# Aufs Hinterrad stellen ?



## KermitB4 (8. November 2005)

Hallo

ich als Trialbike-Anfänger hätte mal eine Frage an euch. Wie geht das mit dem aufs Hinterrad stellen und hüpfen?

Man sieht es überall und es ist denke ich auch eine der wichtigsten Fahrtechniken, die man so braucht.

Also helft mir weiter.   

MFG


----------



## neutron_2000 (8. November 2005)

http://www.vtcz.ch 

unter fahrschule findest du mehr infos...

üben üben üben


----------



## MTB-News.de




----------



## Monty98 (8. November 2005)

neutron_2000 schrieb:
			
		

> http://www.vtcz.ch
> 
> unter fahrschule findest du mehr infos...
> 
> üben üben üben



hab geändert es war ein http:// zu viel


----------



## KermitB4 (8. November 2005)

Hallo

danke für diesen super Link. Da steht alles was das Herz begehrt.

MFG


----------



## BraVe´ (8. November 2005)

Hiho! naja.. es gibt verschiedene techniken aufs hinterrad zu gehen!....

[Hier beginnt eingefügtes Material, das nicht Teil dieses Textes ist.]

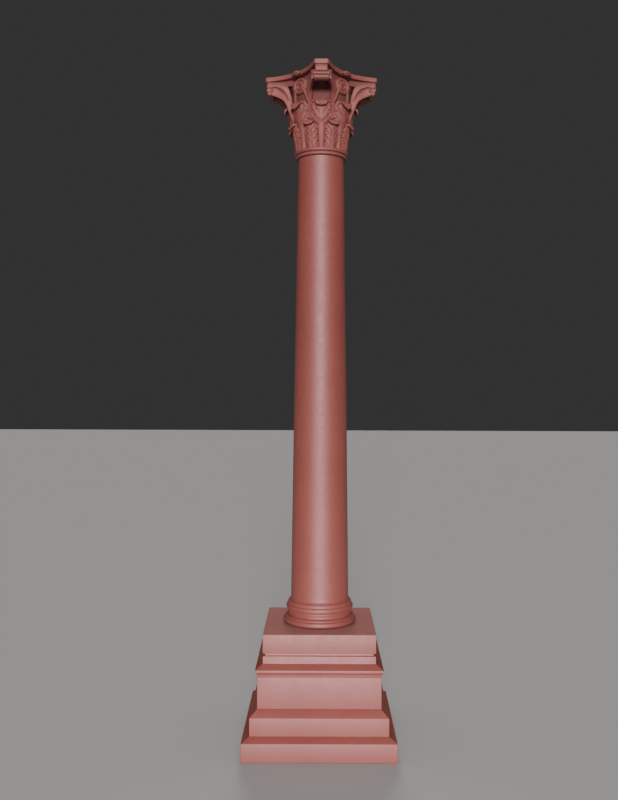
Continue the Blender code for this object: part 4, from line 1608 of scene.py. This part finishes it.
@dataclass
class Studio:
    """A pale floor, a level camera where the photograph's stood, and plain soft light from its side."""

    distance: float = 6.0205
    eye: float = 2.3366
    lens: float = 38.6
    sensor: float = 36.0
    shift: float = -11.3 / 800
    roll: float = -0.0034
    floor_half: float = 60.0
    floor_colour: tuple[float, float, float] = (0.44, 0.43, 0.42)
    sky_colour: tuple[float, float, float] = (0.80, 0.80, 0.82)
    sky_strength: float = 0.048
    panel_beam: float = 55.0

    def camera(self) -> None:
        """Makes the camera: level, on the pedestal's middle plane, its frame moved a little to one side."""
        camera = bpy.data.objects.new("camera", bpy.data.cameras.new("camera"))
        camera.data.lens = self.lens
        camera.data.sensor_width = self.sensor
        camera.data.shift_x = self.shift
        camera.location = (0.0, -self.distance, self.eye)
        camera.rotation_euler = (np.pi / 2, self.roll, 0.0)
        bpy.context.scene.collection.objects.link(camera)
        bpy.context.scene.camera = camera

    def floor(self) -> None:
        """Makes the pale floor, a plain matt sheet under the column."""
        half = self.floor_half
        corners = [(-half, -half, 0), (half, -half, 0), (half, half, 0), (-half, half, 0)]
        mesh = bpy.data.meshes.new("floor")
        mesh.from_pydata(corners, [], [(0, 1, 2, 3)])
        pale = bpy.data.materials.new("pale floor")
        pale.use_nodes = True
        shader = pale.node_tree.nodes["Principled BSDF"]
        shader.inputs["Base Color"].default_value = (*self.floor_colour, 1)
        shader.inputs["Roughness"].default_value = 1.0
        shader.inputs["Specular IOR Level"].default_value = 0.0
        mesh.materials.append(pale)
        floor = bpy.data.objects.new("floor", mesh)
        bpy.context.scene.collection.objects.link(floor)

    def panel(self, name: str, place: Vector, aim: Vector, size: tuple[float, float], power: float) -> None:
        """Makes one rectangular soft light with a narrow beam.

        Args:
            name: the light's name.
            place: where it stands.
            aim: where it points.
            size: its width and height.
            power: its power in watts.
        """
        light = bpy.data.lights.new(name, "AREA")
        light.shape = "RECTANGLE"
        light.size, light.size_y = size
        light.spread = np.radians(self.panel_beam)
        light.energy = power
        lamp = bpy.data.objects.new(name, light)
        lamp.visible_camera = False
        lamp.location = place
        lamp.rotation_euler = (aim - place).to_track_quat("-Z", "Y").to_euler()
        bpy.context.scene.collection.objects.link(lamp)

    def sun(
        self, name: str, azimuth: float, elevation: float, spread: float, strength: float, glossy: bool
    ) -> None:
        """Makes one broad far light.

        Args:
            name: the light's name.
            azimuth: where it stands, in degrees from the front (-Y) toward +X.
            elevation: degrees above the horizon.
            spread: its width in the sky, in degrees.
            strength: its power.
            glossy: whether it shows as a sheen on the stone.
        """
        light = bpy.data.lights.new(name, "SUN")
        light.energy = strength
        light.angle = np.radians(spread)
        lamp = bpy.data.objects.new(name, light)
        turn, rise = np.radians(azimuth), np.radians(elevation)
        toward = Vector((np.sin(turn) * np.cos(rise), -np.cos(turn) * np.cos(rise), np.sin(rise)))
        lamp.rotation_euler = toward.to_track_quat("Z", "Y").to_euler()
        lamp.visible_glossy = glossy
        bpy.context.scene.collection.objects.link(lamp)

    def light(self) -> None:
        """Lights the column from the camera's side and from behind, and faintly from the sides and above.

        A low panel in front adds to the upright faces of the pedestal.
        """
        self.sun("front light", 0.0, 8.0, 13.0, 3.45, glossy=True)
        self.sun("left light", -115.0, 68.0, 40.0, 0.26, glossy=False)
        self.sun("right light", 115.0, 68.0, 40.0, 0.26, glossy=False)
        self.sun("top light", 0.0, 88.0, 30.0, 0.50, glossy=False)
        self.sun("rear light", 180.0, 22.0, 20.0, 1.80, glossy=False)
        self.panel("low light", Vector((0.0, -4.6, 0.42)), Vector((0.0, 0.0, 0.35)), (2.4, 0.36), 9)
        sky = bpy.data.worlds.new("sky")
        sky.use_nodes = True
        shade = sky.node_tree.nodes["Background"]
        shade.inputs["Color"].default_value = (*self.sky_colour, 1)
        shade.inputs["Strength"].default_value = self.sky_strength
        bpy.context.scene.world = sky

    def build(self) -> None:
        """Sets up the whole studio."""
        self.camera()
        self.floor()
        self.light()


def main() -> None:
    """Builds the column's pieces in order, from the ground up, and the studio round them."""
    logging.basicConfig(level=logging.INFO, format="%(message)s")
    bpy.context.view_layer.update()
    groups = StoneGroups()
    honed = StoneFinish("honed red stone", Dressing.HONED, wear=0.35).material(groups)
    turned = StoneFinish(
        "turned red stone", Dressing.TURNED, wear=0.25, grain_depth=0.0004, mark_height=0.05
    ).material(groups)
    # the carved stone takes stronger painted shade in its hollows
    carved = StoneFinish(
        "carved red stone", Dressing.CARVED, rough=(0.60, 0.70), hollow_shade_amount=0.85, wear=0.45,
        stroke_stretch=(1.0, 1.0, 0.25), mark_height=0.5,
    ).material(groups)
    Pedestal(honed).build()
    TurnedBase(turned).build()
    TurnedShaft(turned).build()
    Capital(carved).build()
    Studio().build()


if __name__ == "__main__":
    main()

Ich z.b wo ich das geübt habe  bin ich plötzlich immer mit nem kleinen hüpfer aufs hinterrad gegangen wobei ich dann auch im fahren mit nem kick nach vorne aufs hinterrad gegangen bin und so weiterspringen konnte...... naja dann bin ich mal zu nem mini hügel.. so 30-35cm.... und wollte einfach mal versuchen mit meiner "aufs-hinterrad-hüpf" technik da hoch zuspringen.. und schwupps konnt ich en treter   
da ich aber immer nur mit einem tritt da hoch bin.. kam ich natürlich nicht so hoch.. so musste ich halt angewöhnen das ich mit 2 kicks da hoch gehe....
z.b  mit dem schlechten fuss antreten.. schon hochziehen  dann mit den richtigen fuss richtig fett reintreten und hochziehen    ,.. naja so hat man mir das erklärt.. seitdem mach ich das auch so und muss sagen das es viel viel besser klappt 


Aber es gibt auch z.b.. das du reintritts..kurz en stück rollst.. halt nach hinten lehnst+ziehst sozusagen auf dem hinterrad en kurzes stück rollen.. dann bremsen und halt aufm hinterrad stehen

Mfg BraVe


----------



## Monty98 (8. November 2005)

oder wenns am anfang garnicht gehen will suchst du dir ein 30cm hohes podest, stellst das vorderrad drauf und lehnst dich zurück. da kommen zwar meist nur hüpfer nach hinen raus aber man bekommt ein gefühl für die bewegung.


----------



## funky^jAY (8. November 2005)

ich dachte ich wär die einzige null die das so übt   

jo also aufm hinterrad hüpfen ist wesentlich leichter wenn man das VR schon irgendwo hochhat und sich dann nur zurücklehnt.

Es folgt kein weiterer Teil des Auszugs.